Each left hand page of “I Cried on the Mountain Top” carries a single photograph from the Afghanaid archive. On the facing page is a quatrain, chosen to reflect some aspect of the picture and displayed both in the original Persian –with beautiful calligraphy executed by Afghan calligrapher Parwiz Latifi – and in Doubleday’s English translation. The technique of pairing images and poems works well, and the cumulative effect is very moving. [picture of two young girls was taken by Amanda Curley]
Some of the photographs remind us of the years of destruction. One 1980s image shows an armed resistance fighter atop a crashed Soviet helicopter. The accompanying poem is entitled “Gunshots and Smoke”:
High on the mountain, a pair of leopards –
and the air filled with gunshots and rifle smoke.
Friends, you must appreciate one another,
for in the grave your sole companion is a pillow of stone.
A picture of a war-devastated Kabul alley is partnered by the poem “Alas, sweet Kabul.” Opposite a 1980s picture of migrants wheeling their belongings on a cart in the snow is the poem “Lonely traveller”:
O god! I’ve arrived in this town,
Sad and lonely, with no friends.
Give a traveller a smoke from your pipe!
I’m here tonight – but tomorrow, who knows where?
A portrait of a sad-faced old lady resonates with the poem “If you saw my daughter” in which the mother says: “If she asked how I was, say I’m as thin as a wisp of straw.” Poems with romantic themes are often tinged with sadness, such as “I kiss the earth” in which the poet pining for his sweetheart roams the mountains and deserts “like a sorrowful bird that cannot fly”. The charming “Chains of ringlets” is addressed to a girl whose black locks of hair “twisting like snakes” beautify her shining face. The accompanying photograph is of a seller of chains in Faizabad bazaar.
Some of the photographs show projects that Afghanaid has carried out over the past three decades.

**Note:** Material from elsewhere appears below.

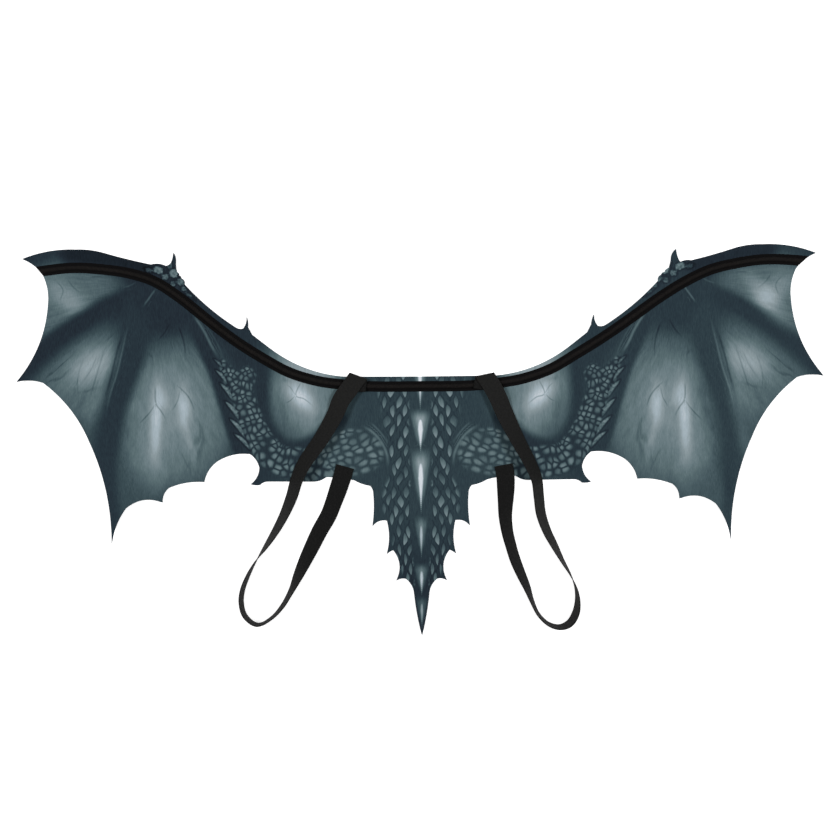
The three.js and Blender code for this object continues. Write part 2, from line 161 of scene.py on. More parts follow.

One shows workers in 2002 mixing cement for a wall to prevent river flooding, opposite the poem “Your pitcher of water”. A picture [by Howard Lake] of a tailor cutting cloth was taken in 1989 in Peshawar, Pakistan, where Afghanaid set up income-generating projects for refugees in tented refugee camps. The quatrain “The tailor” has as its final two lines: “I cut my garment of sorrow / and no tailor could ever sew it together.”
The availability of Afghan poetry in English translation will widen further in June when London-based Hurst Publishers issues “Poetry of the Taliban” by Kandahar-based researchers Alex Strick van Linschoten and Felix Kuehn . The anthology has a foreword by Faisal Devji, Reader in the History of South Asia at St Antony’s College, Oxford University.
The title of the book may raise eyebrows, but Hurst Publishers says that while the Taliban are synonymous with the war in Afghanistan, cultural aspects of their identity, “the Taliban’s other face”, is often overlooked. “Most Taliban fighters are Pushtuns, a people who cherish their vibrant poetic tradition, closely associated with that of song.” Taliban poetry has an appeal that transcends the insurgency. “For the Taliban today, these poems or ghazals, have a resonance back to the 1980s war against the Soviets, when similar rhetorical styles, poetic formulae and tricks with meter inspired mujahideen combatants and non-combatants alike.” The poetry includes “classics” of the genre from the 1980s and 1990s as well as a selection from the odes and ghazals of today’s conflict.